My high school friend is living his life in the precise manner he wants to. I so admired him in high school because he always seemed so at home in his own skin and comfortable with himself is clearly what he is. Comfortable, warm, generous. If I have any of those qualities, I learned them from him when we were high schoolers.

My college friend is a deeply thoughtful, talented educator. He is driven to make the world around him a better place for his students and his teachers. A devoted family man with a resonant and contagious laugh, he inspired me in college and inspires me now. I wanted to be more like him when we were in college and I want to be more like him now.
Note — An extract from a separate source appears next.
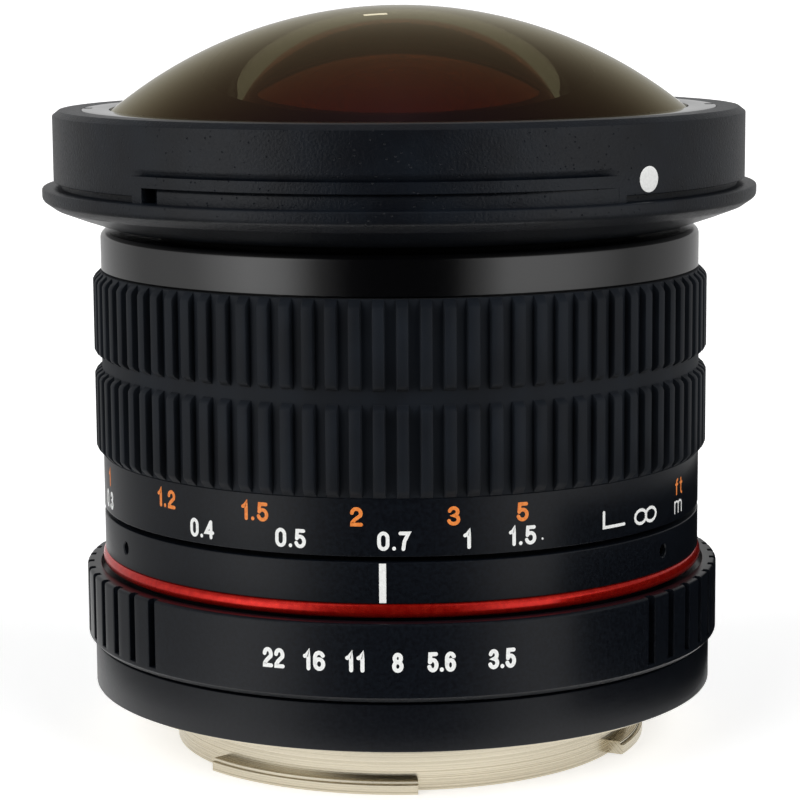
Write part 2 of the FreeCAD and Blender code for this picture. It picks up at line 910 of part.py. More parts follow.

My teacher friend is a true contemplative in action, just like he was when we signed our teaching contracts together. Even tempered and spiritual, I was forever in awe of his manner and his grace. His faith guided his life when we were young and still does. I often wondered how to model myself on his example and I still do.

Being in the presence of each of these men was something of a time warp. The intervening years from the last time we’d seen one another to the day we reconnected vanished. With each of them, I felt I was picking up where I’d left off, stepping into a well read and much loved chapter of my favorite novel and reading it all over again.

The friends we make in our youth have great influence on us. They help us conceptualize the world – help us make sense when nothing makes sense. Their example imprints on us. Their approval moves us. Their friendship makes us. Those words we offer as educational professionals about how our school friends will be at our weddings, the births of our children, our funerals, these are true words. I’ve preached them many times and preach them here, again, today.

The connections we make in school matter. There is wonder in them. There is grace.

And I was lucky enough to revisit three such connections in the last month to drive that point home.